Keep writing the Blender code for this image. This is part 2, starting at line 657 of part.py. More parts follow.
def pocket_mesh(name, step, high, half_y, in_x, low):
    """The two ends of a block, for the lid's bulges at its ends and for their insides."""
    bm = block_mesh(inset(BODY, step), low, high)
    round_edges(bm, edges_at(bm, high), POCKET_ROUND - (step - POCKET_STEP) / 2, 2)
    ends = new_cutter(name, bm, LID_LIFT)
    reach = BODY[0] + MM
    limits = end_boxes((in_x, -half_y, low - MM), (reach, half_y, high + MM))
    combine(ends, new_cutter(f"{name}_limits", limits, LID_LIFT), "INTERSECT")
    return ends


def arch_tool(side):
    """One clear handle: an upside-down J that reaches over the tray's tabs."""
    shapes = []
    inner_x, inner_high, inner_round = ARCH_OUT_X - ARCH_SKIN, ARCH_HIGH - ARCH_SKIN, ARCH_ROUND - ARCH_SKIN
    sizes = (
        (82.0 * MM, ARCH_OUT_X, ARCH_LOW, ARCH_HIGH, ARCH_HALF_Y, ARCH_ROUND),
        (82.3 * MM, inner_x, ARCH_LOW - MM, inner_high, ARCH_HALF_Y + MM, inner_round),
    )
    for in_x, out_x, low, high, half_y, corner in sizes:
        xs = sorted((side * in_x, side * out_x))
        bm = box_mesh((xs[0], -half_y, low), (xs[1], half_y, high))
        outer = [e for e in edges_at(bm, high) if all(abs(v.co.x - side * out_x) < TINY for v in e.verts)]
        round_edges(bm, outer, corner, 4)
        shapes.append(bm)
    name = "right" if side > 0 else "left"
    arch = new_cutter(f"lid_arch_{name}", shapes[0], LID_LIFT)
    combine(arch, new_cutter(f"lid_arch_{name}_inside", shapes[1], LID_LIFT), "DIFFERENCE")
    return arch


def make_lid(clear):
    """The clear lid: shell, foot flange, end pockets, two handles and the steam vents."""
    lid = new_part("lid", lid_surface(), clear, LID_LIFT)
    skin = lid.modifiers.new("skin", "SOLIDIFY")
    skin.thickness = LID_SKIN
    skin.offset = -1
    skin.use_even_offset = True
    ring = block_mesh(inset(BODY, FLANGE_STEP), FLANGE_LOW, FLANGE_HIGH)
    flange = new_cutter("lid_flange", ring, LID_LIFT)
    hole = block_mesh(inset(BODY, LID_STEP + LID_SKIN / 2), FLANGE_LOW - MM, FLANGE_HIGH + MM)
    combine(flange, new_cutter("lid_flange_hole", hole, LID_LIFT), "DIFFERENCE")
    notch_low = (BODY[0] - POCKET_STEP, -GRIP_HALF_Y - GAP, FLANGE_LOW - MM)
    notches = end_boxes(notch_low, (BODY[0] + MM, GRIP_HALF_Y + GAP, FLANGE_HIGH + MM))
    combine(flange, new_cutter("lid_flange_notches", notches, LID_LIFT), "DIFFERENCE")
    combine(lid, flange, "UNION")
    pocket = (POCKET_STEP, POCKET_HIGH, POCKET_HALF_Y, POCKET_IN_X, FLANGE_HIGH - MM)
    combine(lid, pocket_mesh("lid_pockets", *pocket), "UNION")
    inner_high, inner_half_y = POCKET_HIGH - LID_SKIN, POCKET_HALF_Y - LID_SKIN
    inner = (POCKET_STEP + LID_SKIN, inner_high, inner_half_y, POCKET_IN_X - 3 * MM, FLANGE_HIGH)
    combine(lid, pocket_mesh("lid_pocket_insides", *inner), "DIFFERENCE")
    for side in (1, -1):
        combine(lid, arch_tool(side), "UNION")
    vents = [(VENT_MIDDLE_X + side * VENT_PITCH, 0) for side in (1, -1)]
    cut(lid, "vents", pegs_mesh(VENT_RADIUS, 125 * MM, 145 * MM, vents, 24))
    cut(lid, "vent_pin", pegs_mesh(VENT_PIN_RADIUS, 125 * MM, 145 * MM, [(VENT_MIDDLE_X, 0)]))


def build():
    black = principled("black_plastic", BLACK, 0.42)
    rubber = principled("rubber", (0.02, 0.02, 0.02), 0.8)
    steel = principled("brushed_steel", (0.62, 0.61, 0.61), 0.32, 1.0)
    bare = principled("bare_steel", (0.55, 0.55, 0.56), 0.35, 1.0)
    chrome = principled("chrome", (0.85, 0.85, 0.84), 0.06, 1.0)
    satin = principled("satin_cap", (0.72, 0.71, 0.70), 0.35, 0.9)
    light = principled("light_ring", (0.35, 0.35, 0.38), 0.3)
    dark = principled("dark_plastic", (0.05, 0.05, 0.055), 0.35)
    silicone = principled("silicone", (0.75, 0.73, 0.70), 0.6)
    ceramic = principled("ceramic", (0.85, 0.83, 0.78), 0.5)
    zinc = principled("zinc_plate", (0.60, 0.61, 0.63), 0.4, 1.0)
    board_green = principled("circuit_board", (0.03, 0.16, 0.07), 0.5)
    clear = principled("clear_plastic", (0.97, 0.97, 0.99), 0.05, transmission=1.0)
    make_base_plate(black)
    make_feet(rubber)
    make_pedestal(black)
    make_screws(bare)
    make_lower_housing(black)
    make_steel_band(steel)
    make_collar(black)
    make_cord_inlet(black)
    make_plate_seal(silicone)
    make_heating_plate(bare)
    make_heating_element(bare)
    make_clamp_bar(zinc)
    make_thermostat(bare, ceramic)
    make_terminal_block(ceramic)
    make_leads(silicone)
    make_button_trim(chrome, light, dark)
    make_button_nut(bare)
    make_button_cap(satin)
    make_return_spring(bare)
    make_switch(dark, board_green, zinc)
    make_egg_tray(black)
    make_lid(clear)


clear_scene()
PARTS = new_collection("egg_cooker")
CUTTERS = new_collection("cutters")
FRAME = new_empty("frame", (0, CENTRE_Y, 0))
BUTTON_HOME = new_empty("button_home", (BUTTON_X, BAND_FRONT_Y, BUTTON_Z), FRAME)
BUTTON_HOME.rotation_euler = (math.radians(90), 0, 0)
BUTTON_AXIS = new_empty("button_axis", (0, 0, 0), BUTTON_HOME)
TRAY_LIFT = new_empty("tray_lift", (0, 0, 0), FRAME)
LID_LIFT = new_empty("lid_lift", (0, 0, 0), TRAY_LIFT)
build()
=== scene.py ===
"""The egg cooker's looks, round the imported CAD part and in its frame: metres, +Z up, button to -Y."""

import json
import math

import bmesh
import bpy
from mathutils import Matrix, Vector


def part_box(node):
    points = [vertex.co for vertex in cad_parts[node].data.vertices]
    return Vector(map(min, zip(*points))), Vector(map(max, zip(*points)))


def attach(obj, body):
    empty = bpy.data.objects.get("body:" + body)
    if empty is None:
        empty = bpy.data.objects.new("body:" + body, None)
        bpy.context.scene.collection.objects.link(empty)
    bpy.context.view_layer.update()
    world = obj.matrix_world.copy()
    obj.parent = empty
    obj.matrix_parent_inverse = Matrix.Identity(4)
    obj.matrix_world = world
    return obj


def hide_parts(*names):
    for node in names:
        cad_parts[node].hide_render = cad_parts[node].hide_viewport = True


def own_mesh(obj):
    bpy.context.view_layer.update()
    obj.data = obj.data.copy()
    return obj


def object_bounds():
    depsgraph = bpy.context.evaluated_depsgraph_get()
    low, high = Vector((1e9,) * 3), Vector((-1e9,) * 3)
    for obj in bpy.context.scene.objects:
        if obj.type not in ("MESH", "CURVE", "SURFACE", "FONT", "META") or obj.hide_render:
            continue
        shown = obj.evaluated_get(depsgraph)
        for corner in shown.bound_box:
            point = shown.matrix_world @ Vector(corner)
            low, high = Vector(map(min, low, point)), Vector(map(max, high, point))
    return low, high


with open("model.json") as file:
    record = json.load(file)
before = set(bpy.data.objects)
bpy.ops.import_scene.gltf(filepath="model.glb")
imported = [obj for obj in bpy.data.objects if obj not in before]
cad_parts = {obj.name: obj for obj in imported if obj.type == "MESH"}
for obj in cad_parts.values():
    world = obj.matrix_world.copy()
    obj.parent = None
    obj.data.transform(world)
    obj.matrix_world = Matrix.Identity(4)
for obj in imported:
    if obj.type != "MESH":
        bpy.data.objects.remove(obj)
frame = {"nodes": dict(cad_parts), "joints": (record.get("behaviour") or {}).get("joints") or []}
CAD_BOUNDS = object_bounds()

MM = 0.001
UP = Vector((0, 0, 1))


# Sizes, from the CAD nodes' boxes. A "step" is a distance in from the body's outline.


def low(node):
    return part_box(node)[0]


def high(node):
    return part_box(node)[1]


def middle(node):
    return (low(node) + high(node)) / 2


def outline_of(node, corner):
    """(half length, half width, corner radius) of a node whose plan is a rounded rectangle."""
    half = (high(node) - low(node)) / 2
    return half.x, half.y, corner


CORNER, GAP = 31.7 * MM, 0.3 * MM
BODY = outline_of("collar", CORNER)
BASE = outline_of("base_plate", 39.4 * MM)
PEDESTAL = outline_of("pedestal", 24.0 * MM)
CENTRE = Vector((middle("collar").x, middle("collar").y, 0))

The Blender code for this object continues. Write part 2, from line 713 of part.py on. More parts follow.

Aim of the task ->
Retype the entries above exactly, but only from the line containing "clear_scene()" through the line containing "if empty is", both included.

Reply ->
clear_scene()
PARTS = new_collection("egg_cooker")
CUTTERS = new_collection("cutters")
FRAME = new_empty("frame", (0, CENTRE_Y, 0))
BUTTON_HOME = new_empty("button_home", (BUTTON_X, BAND_FRONT_Y, BUTTON_Z), FRAME)
BUTTON_HOME.rotation_euler = (math.radians(90), 0, 0)
BUTTON_AXIS = new_empty("button_axis", (0, 0, 0), BUTTON_HOME)
TRAY_LIFT = new_empty("tray_lift", (0, 0, 0), FRAME)
LID_LIFT = new_empty("lid_lift", (0, 0, 0), TRAY_LIFT)
build()
=== scene.py ===
"""The egg cooker's looks, round the imported CAD part and in its frame: metres, +Z up, button to -Y."""

import json
import math

import bmesh
import bpy
from mathutils import Matrix, Vector


def part_box(node):
    points = [vertex.co for vertex in cad_parts[node].data.vertices]
    return Vector(map(min, zip(*points))), Vector(map(max, zip(*points)))


def attach(obj, body):
    empty = bpy.data.objects.get("body:" + body)
    if empty is None:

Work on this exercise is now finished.